Red algae (Rhodophyta) normally grow at greater depths (sometimes 30 meters deep); they are adapted to surviving in low-light conditions. They have been observed growing as deep as 250 meters below the sea surface in very clear waters. The record depth for algal growth is held by coralline algae discovered at a depth of 268 meters (where just 0.0005 percent of sunlight reaches!). Green algae (Chlorophyta) on the other hand prefer much shallower water; these are adapted to less stable (e.g. intertidal) environments but depend upon intense illumination. And brown algae (Phaeophyceae)? They’re pretty much somewhere in-between. In murky waters, macroalgae grow only at the very surface (if at all).
Of course, this pattern of distribution is just a generalization. Even particular populations can break this rule depending upon factors such as substrate type, nutrient availability, temperature, resident herbivores, etc. But pigmentation profiles are very much depth dependent. For example, surface-dwelling species may produce pigments that protect them from the sun’s harmful ultraviolet rays.
Biologists once believed that rhodophytes (especially coralline algae and red macroalgae) had adapted to deeper environments by evolving pigments with specialized sensitivities to certain light wavelengths; as such, they theoretically could efficiently exploit the parts of the spectrum (blue and violet) that most deeply penetrate seawater. Coralline algae and red macroalgae indeed contain pigments that absorb blue and violet light (hence their red coloration). That all being said, studies have shown that their deepwater habitat adaptations owe less to their particular pigments than to their low metabolism; respiration is minimal and correspondingly their glucose demand (i.e. photosynthetic demand) is also lower.
The slow approach
Perhaps the two things reef aquarists strive most diligently for are stability and low nutrient levels. In this respect, we might dare to say that red macros are best suited for “good” aquarium systems (but no need to be snooty here, right?). An aquarist might benefit most from a bed of green algae (chaeto, sea lettuce, etc.) in the beginning. But then, as a reward for eventually getting nitrates under control and stabilizing the system overall, they might be able to restock their ‘fuge with some of the more “ornamental” red macros (spike sphere, dragon’s tongue, etc.).
Many aquarists run a “reverse light cycle.” All this means is that the refugium lights are on when the main tank lights are off and vise-versa. Theoretically, this spreads out the production of carbon dioxide during dark hours and, therefore, helps to stabilize pH over the course of each 24-day cycle. Being as red algae respire at a lower rate, these reversed photoperiods aren’t as necessary (though they are nevertheless potentially helpful).
A rhodophyte-dominated refugium is not just highly appealing visually, but it is also a lot easier to build and operate.
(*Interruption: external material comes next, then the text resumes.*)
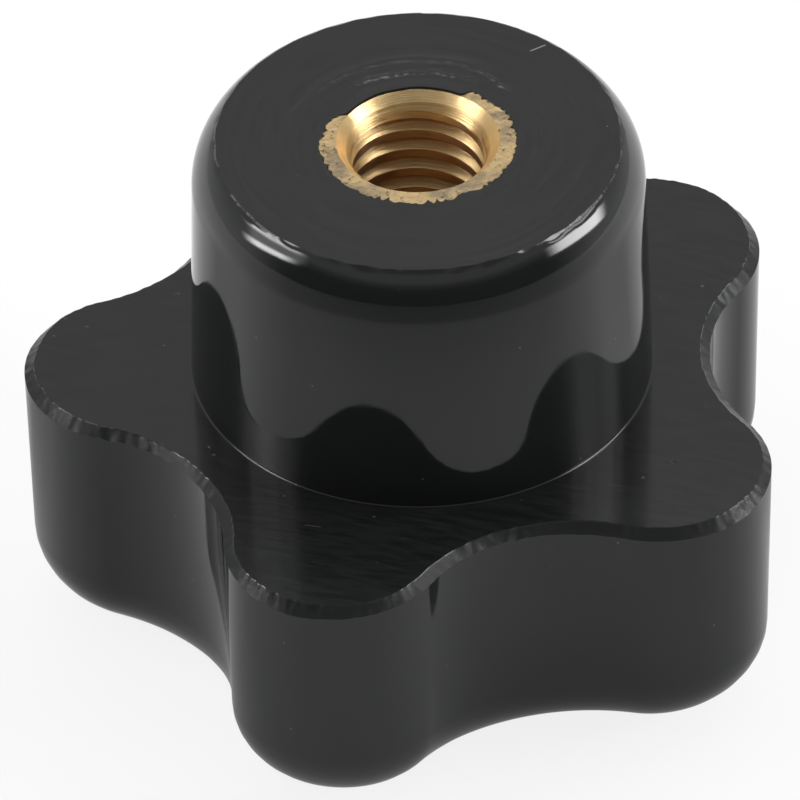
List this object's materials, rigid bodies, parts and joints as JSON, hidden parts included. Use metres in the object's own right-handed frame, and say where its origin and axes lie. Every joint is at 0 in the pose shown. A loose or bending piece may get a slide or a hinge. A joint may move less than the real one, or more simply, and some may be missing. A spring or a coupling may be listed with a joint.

As we mentioned, these macros generally are not as picky about light. And as we also mentioned earlier, depleted nutrient levels are less likely to send them crashing. But their slow growth rate brings another positive to the table: They require less frequent harvesting/pruning. That might be music to the ears of overworked hobbyists who prefer to spend their precious spare time enjoying, rather than toiling over, their tank!